I am an equal opportunity basher, so let me make it clear that I am not just throwing carbon copy “Burners” under the bus but everyone who offers an unoriginal opinion or one that is not based on personal experience–and even ones based on experience only share the relative opinion of the individual and not absolute truth.
A little dialogue about me going to Burning Man ensued on the Facebook page of one of my original un-blog fans who I consider more than a Fakebook friend. The discussion seemed to consist of a bunch of white, older women chiming in unison on what seemed to reflect a somewhat negative opinion of Burning Man. I suppose this was better than having to listen to them talk about hot flashes and vaginal dryness due to menopause.
One wrote how a friend of hers was a Ranger on the Playa, which is basically a cop wearing a Boy Scout uniform, and told her it was a horrible experience and that she would never do it again. I responded with a picture of me dressed as the biblical Adam with three Rangers. While their costumes were definitely different than mine, we all wore the common adornment of a big smile.

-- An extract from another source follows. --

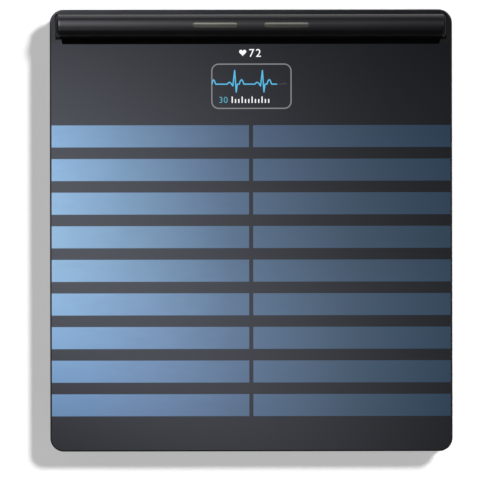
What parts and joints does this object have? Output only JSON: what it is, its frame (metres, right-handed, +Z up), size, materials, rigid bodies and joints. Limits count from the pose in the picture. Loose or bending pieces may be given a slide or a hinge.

When I had asked one of the Rangers if he considered Burning Man a good gig, he enthusiastically voiced that it was a lot of fun. On further questioning he shared that he did on occasion have to bust someone I assume for drugs but, just shy of admitting letting off anyone who gave him a blowjob, overall it was a great gig.
This same truth is taught in Life 101. Not that you can get out of a ticket by blowing the officer, although truth be told this has gotten me out of many a jaywalking ticket, but that the only way to live an original life is to go out and live and experience it for yourself–not for your parents, your church, or the cool group.
Unfortunately, most people are copying off their neighbors papers because they’re too pussified to go out and live their own experience of life without being spoon-fed ready-made answers for any questions they may have. When one travels on the spiritual path long enough he eventually comes to realize that life is not about knowing more answers but accepting and making peace with the fact that there will always be questions.